In another scenario, a B2B ecommerce platform serving wholesalers wants to reduce churn among customers outgrowing basic order management. It launches an OEM ERP bundle with inventory, procurement, customer credit controls, and multi-warehouse visibility. Regional resellers package the solution for distributors with 30 to 200 users. Because the ERP is embedded into the commerce proposition, the reseller can sell a broader transformation roadmap instead of losing the account to a separate ERP replacement project.
A third scenario involves a software company with a strong marketplace platform but limited implementation capacity. Rather than building a direct services team, it recruits a small number of specialized ERP partners and gives them vertical deployment templates for retail, wholesale, and hybrid commerce. This keeps the vendor asset-light while still expanding platform value through embedded operations.
Partner onboarding and enablement should be treated as product infrastructure
Embedded ERP programs require deeper onboarding than standard app partner programs. Sales teams need qualification guidance. Solution consultants need workflow mapping tools. Implementation teams need deployment runbooks. Support teams need escalation logic that reflects shared ownership across multiple systems.
The most effective vendors treat enablement assets as part of the product itself. They provide demo environments, packaged use cases, pricing calculators, migration checklists, architecture diagrams, and role-based training. They also certify partners by deployment type rather than by generic product familiarity. A partner may be approved for inventory and order orchestration projects but not for multi-entity finance or advanced manufacturing scenarios.
Executive teams should also monitor partner concentration risk. If only one or two firms can deliver the embedded ERP offer, growth will bottleneck. A scalable ecosystem needs a deliberate mix of strategic implementation partners, regional resellers, and specialist consultants who can support different customer profiles.
Executive recommendations for SaaS leaders building ecommerce embedded ERP programs
First, define the target operating problem before defining the product bundle. Embedded ERP should solve a specific merchant complexity gap such as inventory synchronization, wholesale order control, multi-warehouse fulfillment, or finance process visibility. Broad positioning without a clear operational use case weakens both sales execution and partner adoption.
Second, choose a channel model that matches delivery reality.

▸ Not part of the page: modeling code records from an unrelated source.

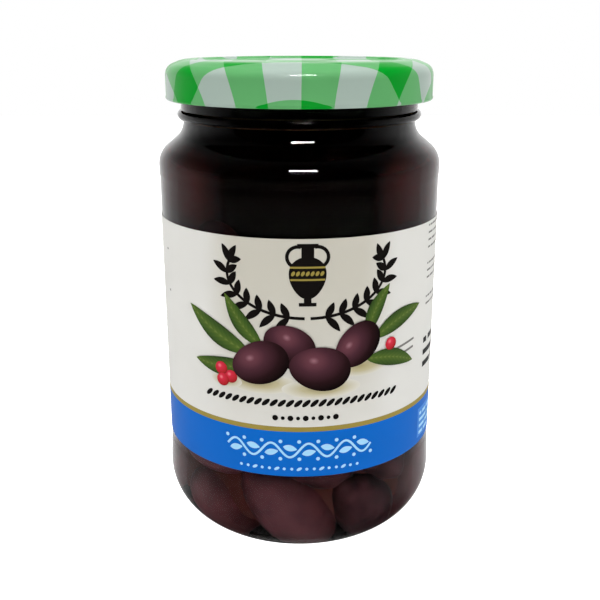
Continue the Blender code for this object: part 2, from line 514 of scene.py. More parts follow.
@dataclass(frozen=True)
class ShadedInk:
    """Halftone inks that model a printed fruit, leaf or soft shadow."""

    name: str
    shading: Shading
    stops: tuple[tuple[float, str], ...]
    veins: tuple[float, float] = (6.0, 2.2)
    vein_tone: float = 0.28
    rib_tone: float = 0.8
    light_spot: tuple[float, float, float] = (-0.26, 0.34, 0.0)
    round_tone: float = 0.72

    def make(self) -> Material:
        """Return the material, whose tone follows each form's own map from -1 to 1."""
        material, tree, shader = new_finish(self.name, VARNISH)
        place = add_node(tree, "ShaderNodeUVMap", {"uv_map": "form"}).outputs["UV"]
        across, up, _ = axes(tree, place)
        if self.shading is Shading.LEAF:
            rib = maths(tree, "ABSOLUTE", up)
            along, slant = (maths(tree, "MULTIPLY", value, gain)
                            for value, gain in zip((across, rib), self.veins))
            veins = maths(tree, "PINGPONG", maths(tree, "SUBTRACT", along, slant), 0.5)
            ribbed = maths(tree, "MULTIPLY", rib, self.rib_tone)
            tone = maths(tree, "MULTIPLY_ADD", veins, self.vein_tone, ribbed)
        else:
            lit = self.shading is Shading.ROUND
            centre, gain = (self.light_spot, self.round_tone) if lit else ((0.0, 0.0, 0.0), 1.0)
            away = add_node(tree, "ShaderNodeVectorMath", {"operation": "DISTANCE"}, {0: place, 1: centre})
            tone = maths(tree, "MULTIPLY", away.outputs["Value"], gain)
        tree.links.new(ramp(tree, tone, self.stops), shader.inputs["Base Color"])
        return material


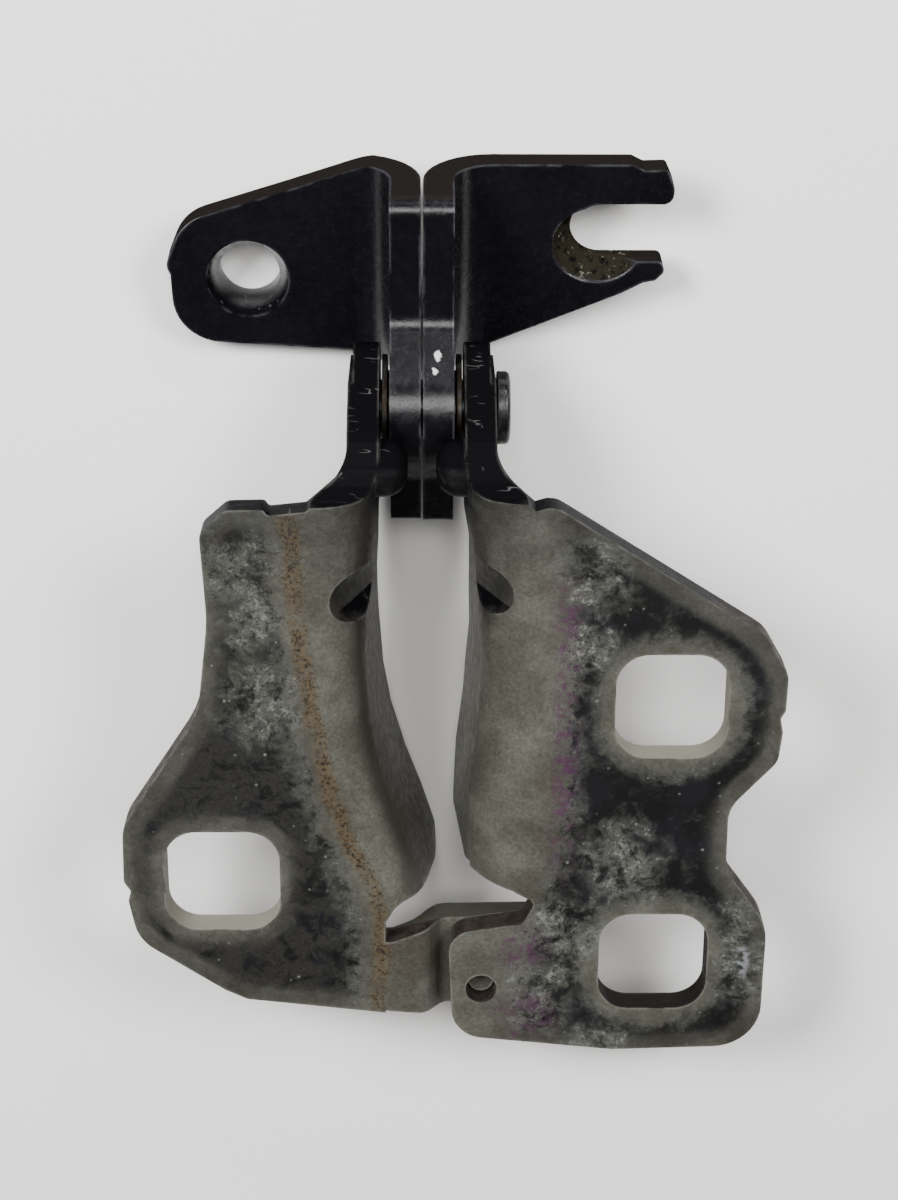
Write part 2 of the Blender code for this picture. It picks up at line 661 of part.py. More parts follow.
primer = olive_primer()
black = black_paint()
make_body_bracket_left(primer)
make_body_bracket_right(primer)
make_lid_arm_left(black)
make_lid_arm_right(black)
make_pivot_pin(pin_steel())
bronze = bush_bronze()
make_pivot_bush("pivot_bush_left", -1, bronze)
make_pivot_bush("pivot_bush_right", 1, bronze)
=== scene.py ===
"""Looks of the closure hinge: worn olive primer on the body brackets, gloss black on the lid arms.

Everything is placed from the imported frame. Materials work in millimetres from the middle of the
pin: X along the pin, Y towards the lid arms, Z out of the body brackets' mounting faces.
"""
import json
import math

import bpy
from mathutils import Matrix, Vector

MM = 0.001
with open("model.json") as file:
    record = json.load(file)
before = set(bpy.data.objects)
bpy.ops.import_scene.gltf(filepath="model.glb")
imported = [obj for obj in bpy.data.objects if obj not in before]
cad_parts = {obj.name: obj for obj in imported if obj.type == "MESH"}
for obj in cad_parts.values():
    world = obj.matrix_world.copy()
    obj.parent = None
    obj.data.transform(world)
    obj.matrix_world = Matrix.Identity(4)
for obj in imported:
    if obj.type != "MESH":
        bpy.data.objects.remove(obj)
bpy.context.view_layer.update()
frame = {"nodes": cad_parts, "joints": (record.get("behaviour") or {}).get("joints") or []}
PIN = Vector(frame["joints"][0]["pos_m"])

# Camera, from the middle of the pin
CAMERA_PLACE = (0.0, 86.6, 283.0)       # mm
CAMERA_TILT = math.radians(21.9)        # off straight down, towards -Y
CAMERA_PAN = math.radians(0.69)         # towards +X
CAMERA_LENS = 67.5

# The hinge lies on the corner of its lid arms and on the feet of its walls
REST_FRONT = (4.4, -17.75)              # (y, z) of the lid arms' lower corner, mm
REST_BACK = (-65.0, -4.75)              # (y, z) of the walls' feet, mm

FACE_Z = 20.0                           # mounting faces above the pin axis, mm
SHEET = 4.0                             # thickness of the stamped sheet, mm
ARM_TILT = math.radians(10.0)           # of the lid arms' flanges
LEFT_HOLE = (-26.4, -59.3)              # (x, y) of the body brackets' bolt holes, mm
UPPER_HOLE = (32.2, -34.0)
LOWER_HOLE = (31.1, -71.7)
ARM_FACE_W = -14.0                      # top of the lid arms' flanges, square to them, mm
LID_HOLE = (-23.2, 12.0)                # (x, v) along the lid arms' flanges, mm
SLOT_END = (23.75, 18.65)               # (x, v) of the round end of the slot, mm
LEFT_DART = (-9.4, -20.2, 12.5)         # middle of the pressed pockets, mm
RIGHT_DART = (9.4, -19.4, 12.5)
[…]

If the solution requires process redesign and data migration, a referral-only ecosystem is insufficient. You need implementation-capable partners with commercial incentives tied to long-term account success. If the offer is lighter weight, a broader reseller model may be appropriate.
Third, design recurring revenue economics that reward partner investment. Fourth, build enablement and support governance before scaling recruitment. Fifth, use vertical templates to reduce implementation variance. And finally, measure success using retention, expansion, deployment quality, and partner productivity rather than top-of-funnel signups alone.